When it comes to financing your home, finding the right mortgage is essential. Adjustable-rate mortgages (ARMs) are a popular choice for buyers who want flexibility and may plan to move or refinance within a few years. At Kind Lending, we offer a range of mortgage options, including adjustable-rate mortgages, which may be the perfect fit for your homeownership goals. Let’s dive into how an ARM works and why it might be the right choice for you.
What is an Adjustable-Rate Mortgage (ARM)?
An adjustable-rate mortgage, or ARM, is a type of loan with an interest rate that initially stays fixed for a set period and then adjusts periodically based on market conditions. Unlike a fixed-rate mortgage, where the interest rate remains constant over the loan term, the interest rate on an ARM can change, often based on financial indexes like the U.S. Treasury rate. ARMs typically start with a lower interest rate compared to fixed-rate mortgages, making them appealing to buyers looking for lower initial payments.
How an ARM Works
ARMs have two main periods:
- Initial Fixed-Rate Period
During this period, which can range from 3 to 10 years, the interest rate remains stable. For example, a “7/6 ARM” means the rate is fixed for the first seven years.
- Adjustment Period
After the fixed period, the interest rate adjusts periodically, usually every six months. The new rate is based on a benchmark index and a fixed margin, which means monthly payments can increase or decrease over time depending on the market.
Benefits of an ARM
Adjustable-rate mortgages offer several benefits for certain homebuyers, especially those looking for short-term savings or expecting changes in their financial situation:
- Lower Initial Payments
ARMs generally start with a lower interest rate than fixed-rate mortgages, resulting in smaller monthly payments during the initial fixed period. This can be beneficial if you’re looking to save on payments in the short term.
- Ideal for Short-Term Plans
ARMs are a popular choice for buyers who don’t plan to stay in their home long-term. If you anticipate moving, selling, or refinancing before the adjustment period, you can benefit from the low starting rate without worrying about future rate increases.
- Potential for Lower Rates in Certain Markets
In some market conditions, an ARM’s rate adjustment could lower monthly payments if interest rates decrease after the fixed period.
Adjustable-Rate Options at Kind Lending
At Kind Lending, we offer flexible ARM terms within our conventional and Jumbo loan products.

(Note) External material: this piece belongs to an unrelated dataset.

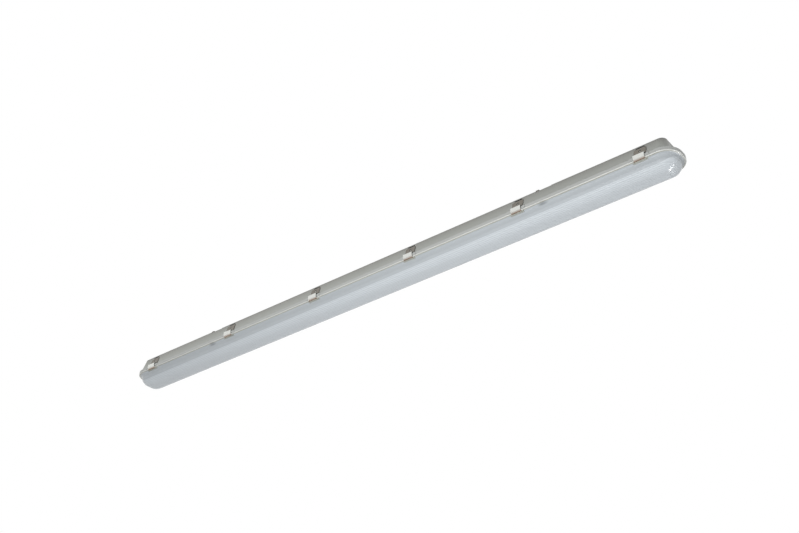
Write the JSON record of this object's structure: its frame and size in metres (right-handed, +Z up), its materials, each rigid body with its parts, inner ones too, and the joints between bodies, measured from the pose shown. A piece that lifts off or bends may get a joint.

Here’s an overview of what’s available:
- 7/6 and 10/6 Jumbo Plus ARMs
These adjustable-rate mortgage options are designed for buyers financing high-value properties who want the benefit of a lower fixed rate initially, with the flexibility to adjust based on market conditions. After the initial fixed period (7 or 10 years), the interest rate adjusts every six months, giving homeowners a chance to take advantage of market rates in the future.